Each time a player rolls some dice, an email will be sent to the PBEM emails. Every once in a while, make sure that the same player isn't opening the game file over and over again to get better rolls.

As a rule, you shouldn't ask cheaters to play games with you, so if you catch them cheating you should shame them and kick them out of your group of friends.


Problem: Player can't load the file, doesn't have the map installed.

The game should automatically include the map "World War II Revised", which is the basic A&A game that you might know and love, if you've played in the last couple years. If someone is having trouble loading the game, they might need to download the correct map. You download additional maps FROM THE GAME MENU, NOT ONLINE. It's super easy. Hit the "Download Maps" button after opening the program, make sure the url contains the defaulted '.xml' address and it will load up the available maps. Follow these steps.

Problem: Someone isn't taking their turn (for days).

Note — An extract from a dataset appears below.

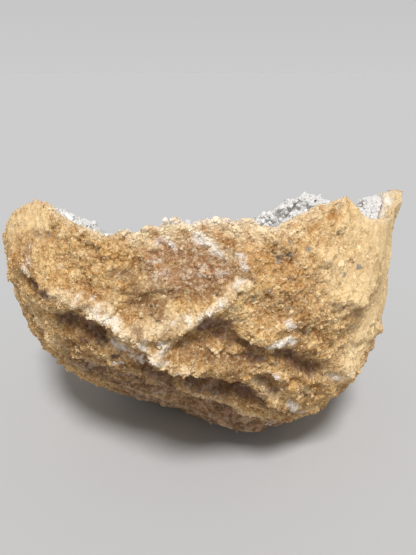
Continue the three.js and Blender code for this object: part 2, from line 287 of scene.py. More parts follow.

Enter the game by setting expectations on how long people should take for their turn. I like a 2 or 3 day max. If they get past that point, have someone who is in charge of prompting the player for action.

Problem: You don't have 5 friends.

I should rephrase that...You don't have 5 friends who are willing to play a geeky board game with you for the next week/month. In this case, you can play with fewer players. Probably the easiest is playing with 2 people. One takes Axis, one takes Allies. Simple. You can break it down however you want. 1 Ally vs 2 Axis, 1 Axis vs 3 Allies. 6 friends want to play? maybe you should look at some other map options, like the "Pact of Steel."

Problem: Axis and Allies is just too short. I want to play with my friends for YEARS.

The beauty of Triple A is that you can load whatever map you want. The internet fanbase has created a ton of great maps, though be warned, most of them are bigger, badder, and will take more time. A basic game can take you a week or two. A bigger map, like "Big World: 1942" is going to take longer. Also, look at maps for the Civil War, the Great War, Feudal Japan, 270 BC, Game of Thrones, etc...

Hope this is useful to someone! Hey, anyone want to start a game?